We have mentioned generality. What is generality? There are actually two questions here, which are highlighted in the way you lead into your discussion of Hume. There's the question how we decide whether or not a generalization is true, the grounds for asserting a general statement, and the question of what follows if a generalization is true, or what it's truth consists in. Humean scepticism about induction is based on the recognition that the statement that we make has consequences which far outstrip any grounds we have for making the statement.

This is a point I've made before: a generalization (or, at least an unrestricted generalization) makes a very strong claim. If I said that none of the the objects in my study contains over a kilogram of gold, that is a claim which is verifiable by exhaustive search (as if I didn't know it already). If I say that all objects in the universe attract one another with a force inversely proportional to the square of the distance between them, then there are all sorts of very good grounds which one could appeal to but none establishes the generalization exhaustively.

I don't know whether anyone has attempted to calculate the total mass of gold in the universe. I assume that an approximate figure could be produced by considering the relative distribution of various kinds of star. Then it is a law of nature that no lump of gold is more than n squared, where n is the maximum possible amount of gold that can exist, given the size and age of the universe, the mechanism for the creation of gold by nuclear fusion etc. If it just so happens that no lump of gold exists anywhere in the universe that weights more than 1000kg, then that deficiency could be rectified. There's a long time to go before the big crunch.

One particular point which you make in your essay which is relevant to the question, 'What is a law of nature?' (as opposed to 'What is the best explanation of what makes a law of nature a law of nature?') concerns instance-less laws and probability laws. These are examples of hard cases which we need to get clear about. But surely we don't need to decide on our explanation of laws of nature first: we know that there are instance-less laws and probability laws. You can't remove these from the pool of 'data'. If you defined a 'law of nature' in such a way to rule them out then (pace Quine) you'd just be changing the subject, talking about something that you've invented (schlaws of nature).

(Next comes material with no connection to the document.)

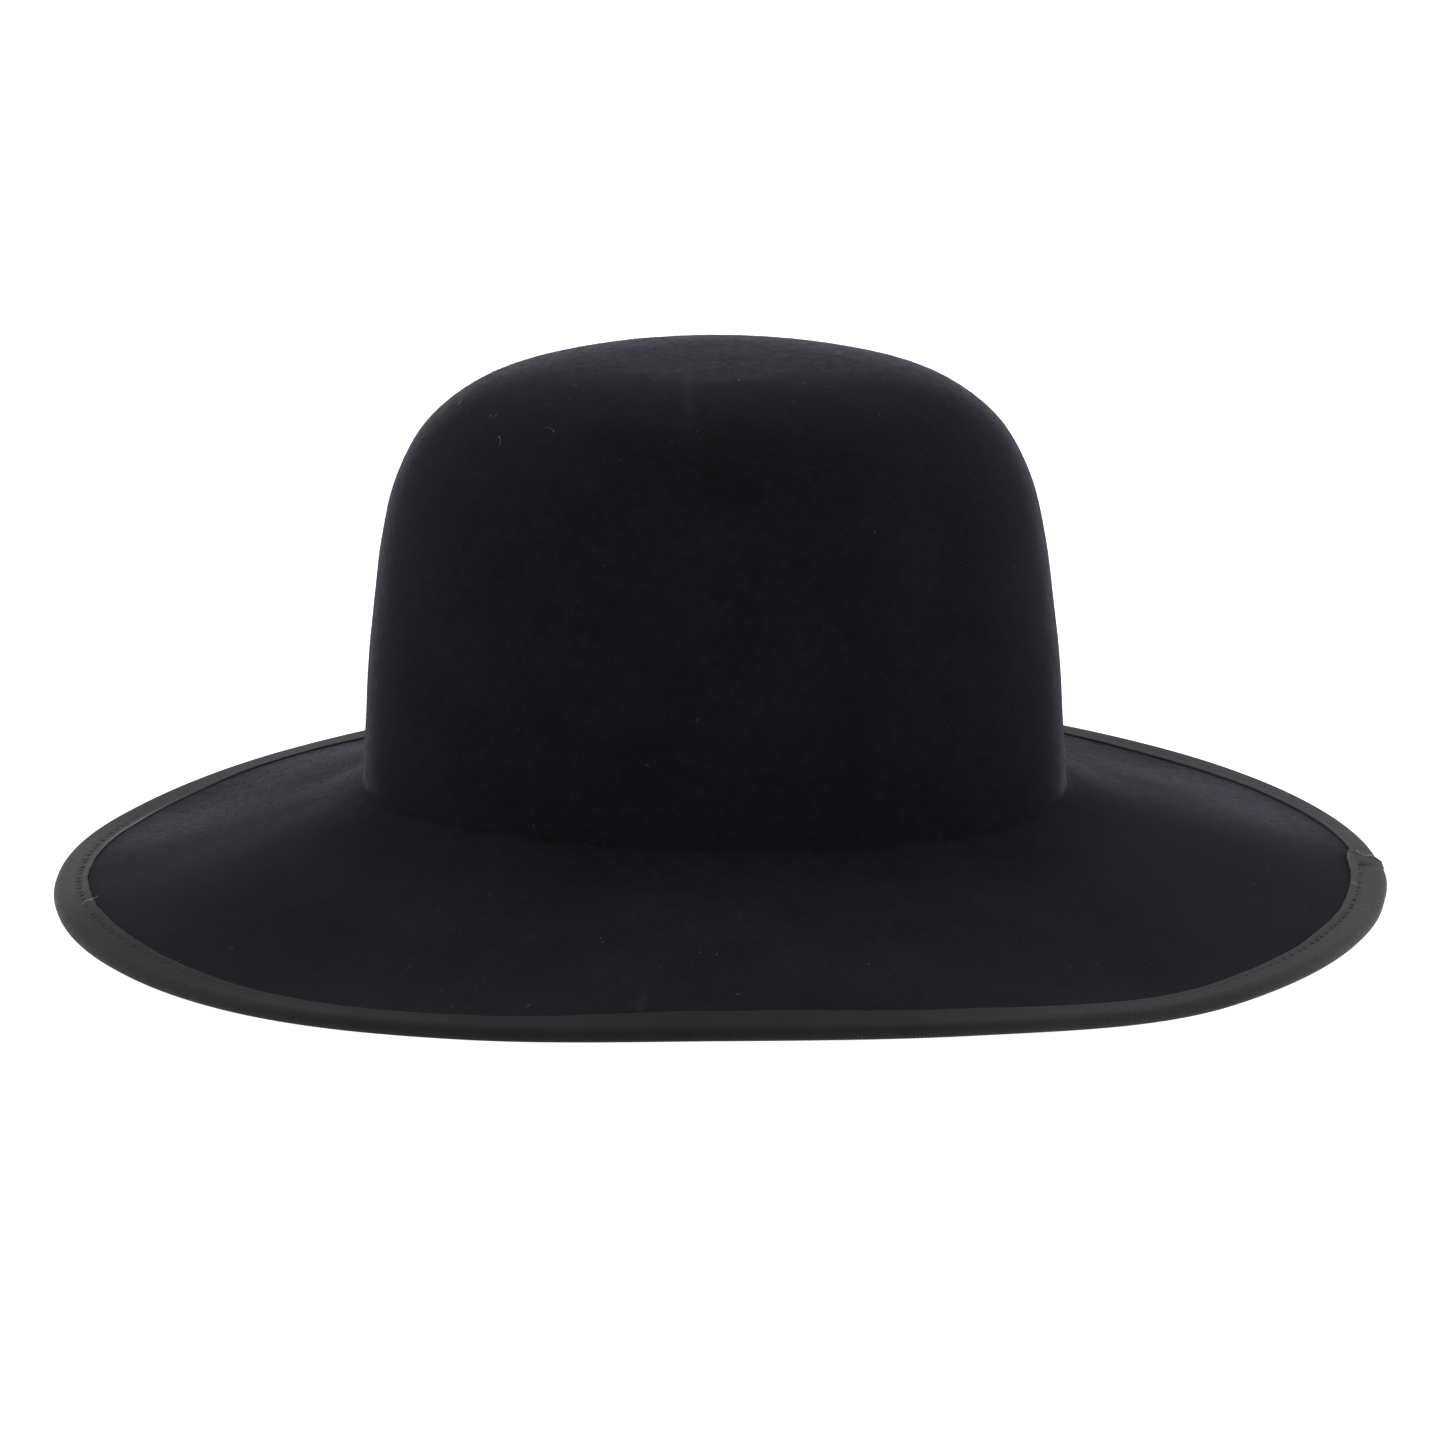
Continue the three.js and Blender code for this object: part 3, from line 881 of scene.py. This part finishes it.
def grosgrain_finish():
    grosgrain, tree, shader = new_material("grosgrain")
    place = object_place(tree)
    # Painted shade between the ribs: grooves darker, crests lighter
    painted_rib_shade = scaled(tree, attribute_of(tree, "rib_wave"), -1, 1, 0, 1)
    threads = maths(tree, "MULTIPLY", attribute_of(tree, "across"), 2 * math.pi / THREAD_PITCH)
    threads = maths(tree, "SINE", threads)
    worn = noise_at(tree, place, 0.0016, detail=3, roughness=0.65)
    shade = noise_at(tree, place, 0.016)
    tone = maths(tree, "MULTIPLY", painted_rib_shade, 0.42)
    tone = maths(tree, "ADD", tone, scaled(tree, worn, 0.3, 0.7, 0, 0.34))
    tone = maths(tree, "ADD", tone, scaled(tree, shade, 0.3, 0.7, 0, 0.24))
    # Painted shade of the pleats, the dent and the stitch row darkens the tone
    tone = maths(tree, "SUBTRACT", tone, attribute_of(tree, "shaded"))
    tone = maths(tree, "MAXIMUM", tone, 0.0)
    # Painted highlight along the selvage lip, added to the tone
    pale = maths(tree, "MULTIPLY", attribute_of(tree, "pale"), PAINTED_HIGHLIGHT_STRENGTH)
    tone = maths(tree, "ADD", tone, pale)
    height = maths(tree, "ADD", maths(tree, "MULTIPLY", threads, 0.25), worn)
    raised(tree, height, shader, strength=0.4, distance=0.00012)
    give(
        tree, shader,
        Base_Color=mixed_colour(tree, tone, RIBBON_DARK, RIBBON_LIGHT, held=False),
        Roughness=scaled(tree, worn, 0.3, 0.7, 0.6, 0.78),
        # Painted shine sets how strongly the ribbon reflects
        Specular_IOR_Level=scaled(tree, attribute_of(tree, "painted_shine"), 0, 2, 0.08, 0.68),
        Specular_Tint=RIBBON_TINT,
        Sheen_Weight=0.03,
        Sheen_Roughness=SHEEN_ROUGHNESS,
        Sheen_Tint=RIBBON_TINT,
    )
    return grosgrain


brim_binding = made_by(
    ribbed_surface_tree(grosgrain_finish()),
    plain_ribbon(),
    "brim_binding",
    {"Rib Height": 0.00003, "Rib Unevenness": 1.2, "Seed": 3.0},
)
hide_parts("brim_binding")
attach(brim_binding, "root")


# Binding stitches. One row of black sewing thread holds the ribbon, 2.6 mm inside its selvages, with
# a stitch every 4.2 mm. The needle goes through ribbon, felt and ribbon, so the row shows above and
# below the brim. Each stitch slants across the row and draws a small pleat into the ribbon.

STITCH_SLANT = math.radians(64)
LEAST_HEIGHT = 0.2
THREAD_DARK = (0.0035, 0.0035, 0.0038)
THREAD_LIGHT = (0.0095, 0.0096, 0.0104)


def thread_tree(name, material):
    """Short bent thread on each point, in line with the point's heading."""
    numbers = ["Thread Length", "Thread Radius", "Arch", "Bend", "Slant Jitter"]
    tree = new_tree(name, numbers, ["Steps", "Sides", "Seed"])
    given = tree.nodes.new("NodeGroupInput").outputs
    half = maths(tree, "MULTIPLY", given["Thread Length"], 0.5)
    start = node_in(tree, "ShaderNodeCombineXYZ", X=maths(tree, "MULTIPLY", half, -1.0))
    middle = node_in(tree, "ShaderNodeCombineXYZ", Y=given["Bend"], Z=given["Arch"])
    end = node_in(tree, "ShaderNodeCombineXYZ", X=half)
    line = node_in(tree, "GeometryNodeCurveQuadraticBezier", Resolution=given["Steps"],
                   Start=start.outputs[0], Middle=middle.outputs[0], End=end.outputs[0])
    section = node_in(tree, "GeometryNodeCurvePrimitiveCircle", Resolution=given["Sides"],
                      Radius=given["Thread Radius"])
    thread = node_in(tree, "GeometryNodeCurveToMesh", Curve=line.outputs[0],
                     Profile_Curve=section.outputs["Curve"], Fill_Caps=True)
    smooth = node_in(tree, "GeometryNodeSetShadeSmooth", Geometry=thread.outputs[0])
    upright = node_in(tree, "FunctionNodeAlignRotationToVector", {"axis": "Z"},
                      Vector=named(tree, "facing", "FLOAT_VECTOR"))
    aligned = node_in(tree, "FunctionNodeAlignRotationToVector", {"axis": "X", "pivot_axis": "Z"},
                      Rotation=upright.outputs[0], Vector=named(tree, "heading", "FLOAT_VECTOR"))
    jitter = node_in(tree, "FunctionNodeRandomValue", {"data_type": "FLOAT"}, Seed=given["Seed"])
    turn = maths(tree, "SUBTRACT", jitter.outputs[1], 0.5)
    turn = maths(tree, "MULTIPLY", turn, given["Slant Jitter"])
    euler = node_in(tree, "ShaderNodeCombineXYZ", Z=turn)
    turned = node_in(tree, "FunctionNodeEulerToRotation", Euler=euler.outputs[0])
    rotation = node_in(tree, "FunctionNodeRotateRotation", {"rotation_space": "LOCAL"},
                       Rotation=aligned.outputs[0], Rotate_By=turned.outputs[0])
    placed = node_in(tree, "GeometryNodeInstanceOnPoints", Points=given["Geometry"],
                     Instance=smooth.outputs[0], Rotation=rotation.outputs[0],
                     Scale=named(tree, "stretch", "FLOAT_VECTOR"))
    finish_tree(tree, placed.outputs["Instances"], material)
    return tree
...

You asked me one question, with regard to your response to van Frassen's objection to Armstrong (p.8-9). The problem for me is that you haven't stated van Frassen's objection in a way that makes it look the least bit plausible. The Romeo example doesn't help. So, for all I know, you are just rebutting a straw man. If all cordates are necessarily renates then my being a cordate necessitates my being a renate, the two properties, in me, are causally linked. The are causally linked because of the kinds of property that they are. When you understand the properties that they are, then you understand why the causal linkage could not fail to be instantiated in any given individual, such as myself.